Antes do pôr do sol e o nascer da primeira madrugada gelada de Cascavel, eu me atrevi ir até o extremo do meu Outono e vivenciar o amor de Verão com o qual eu sempre sonhei, capaz de causar inveja em qualquer Primavera que eu já havia pensado que tinha sido boa. Isto porque, até então, eu parava para apreciar o aroma das rosas sozinho. E com o passar dos dias e o cair das folhas, nem o frio ou a chuva que forçavam sua entrada sob a cidade e em minha vida eram capazes de esfriarem aquilo que parecia aquecer meu coração a cada beijo trocado, cada passo dado em uníssono, e cada rua atravessada de mãos dadas. Pelo visto o amor não era possível apenas no Verão enquanto ainda exista calor o suficiente para dar luz a ele. Nada tem a ver com a estação ou a temperatura, enquanto duas pessoas estiverem dispostas a enfrentarem quaisquer tempestades que não podem ser previstas, ou frentes-frias das quais não podemos escapar. Mas o Outono, assim como tudo nesta vida, tem um começo, meio e fim. E apesar dele ainda não ter chego ao fim, deparei-me com um iceberg em meu coração tão grande que me senti perdido entre as estações. Como o meu amor pôde esfriar tão rápido, se nem as folhas terminaram de cair ainda?

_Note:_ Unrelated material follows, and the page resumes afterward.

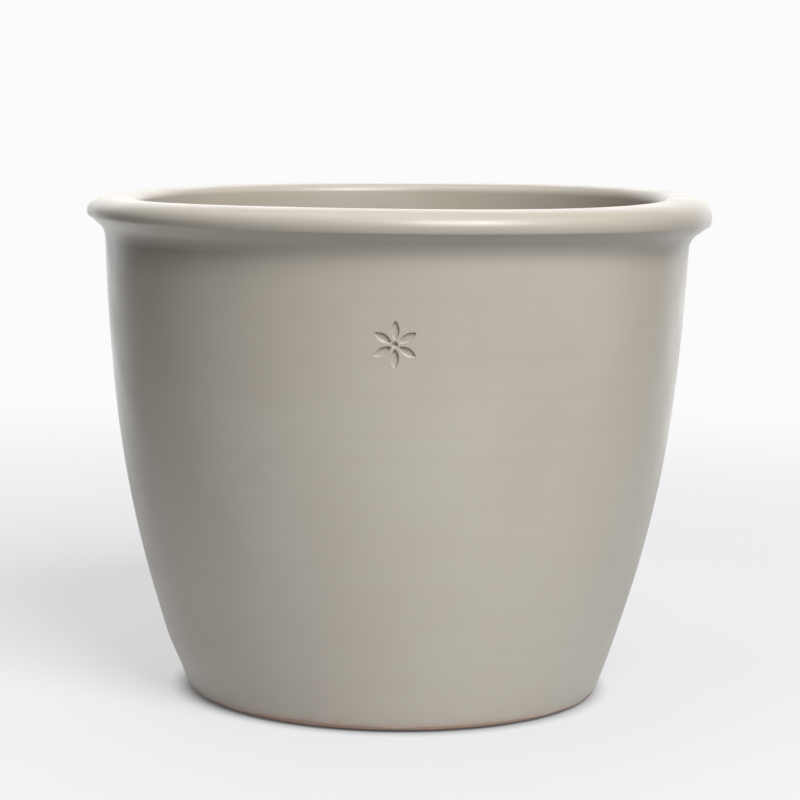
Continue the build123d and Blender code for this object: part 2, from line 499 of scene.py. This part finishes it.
def turned_uneven(points):
    """The unevenness that every member shares: a roll that is fuller on the right, a rim that isn't
    quite flat, a wall that isn't quite round and a foot that is flatter on the left."""
    x, y, z = points.T
    angle = front_angle(points)
    back_rise = BACK_RISE * np.clip(np.cos(angle - BACK_RISE_PLACE), 0, 1) ** 2
    over = np.clip(z - CREASE_HEIGHT, 0, None)
    new_z = z - over * (1 - roll_heights(angle, back_rise) / (POT_HEIGHT - CREASE_HEIGHT))
    rising = smooth(RIM_WAVE_START, CREASE_HEIGHT, z)
    new_z += rising * (RIM_SADDLE * np.sin(2 * angle) + RIM_TILT * np.sin(angle) + back_rise)
    waves = sum(
        share * np.sin(count * angle + place + turn * z) for count, share, place, turn in WALL_WAVES
    )
    swell = 1 + smooth(0, OUT_OF_ROUND_FROM, z) * OUT_OF_ROUND * waves
    low = 1 - smooth(FOOT_DENT_START, FOOT_DENT_END, z)
    swell = swell - FOOT_DENT / FOOT_RADIUS * np.clip(-np.sin(angle), 0, 1) ** 2 * low
    aside = ROLL_ASIDE * smooth(CREASE_HEIGHT - ROLL_ASIDE_REACH, CREASE_HEIGHT, z)
    return np.column_stack([x * swell + aside, y * swell, new_z])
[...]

Meu amor de Outono durou quase o mesmo tempo que a estação; foi um mês seco, sem chuvas à vista, com um sol escancarado durante as tardes, mas que sempre criava brecha para que se carregasse um casaco quando se saía de casa à noite. Foi um mês de sorrisos e risadas como eu jamais pude imaginar ser capaz de expor em meu rosto, de longas caminhadas pela cidade e redescoberta de lugares tão comuns, como praças, bancos, ou até mesmo as próprias ruas e curvas desta parte do Oeste do Paraná, que agora possuíam tamanho significado para mim. Tanto significado, que não é mais possível caminhar por eles sem sentir a nostalgia e a saudade do que construímos através deles. Por que não continuei em frente, se a caminhada estava me fazendo tão bem? Por que o Outono não poderia durar para sempre? Porque nada dura para sempre, e eu precisei parar quando senti que o Inverno estava por vir e não seria capaz de enfrentá-lo com compromisso suficiente para alcançar a Primavera. Eu simplesmente não pude, porque você não está destinada a admirar as flores comigo. E a Primavera que está reservada para você – a Primavera que você merece – não receberia todo o sol que lhe é garantido, enquanto minha sombra estivesse no caminho. Você merece alcançar as borboletas, e eu também, mas não chegaremos a elas se continuarmos de mãos dadas e insistindo em seguir direções opostas, sem encontrar nada a não ser chuva. Nada contra a chuva, mas em algum ponto nós precisamos admitir que permanecer debaixo dela nos faria mal, nos adoeceria, e nossa estação não teria um final feliz.
E assim o Outono continua, porém sem nossas caminhadas enfeitando a cidade enquanto o gelo lentamente toma conta do ar e dos sentimentos das pessoas. A geada está chegando, trazendo medo e insegurança, incerteza e insensatez a cada passo frívolo que dá em nossa direção. E talvez tenha sido isso o que acabou com o meu Outono; descobrir que, apesar de todos os planos de alcançar as borboletas, eu esteja frio demais para sobreviver até a Primavera e não seria capaz de manter você aquecida como deve ser até o calor do sol tomar conta da cidade de novo. A estação ainda é a mesma, mas eu preciso admitir o inevitável, vestir minhas blusas e preparar um café bem quente e forte mais cedo este ano. Aproveitem as últimas folhas que caem. Quanto a mim, bem vindo ao Inverno.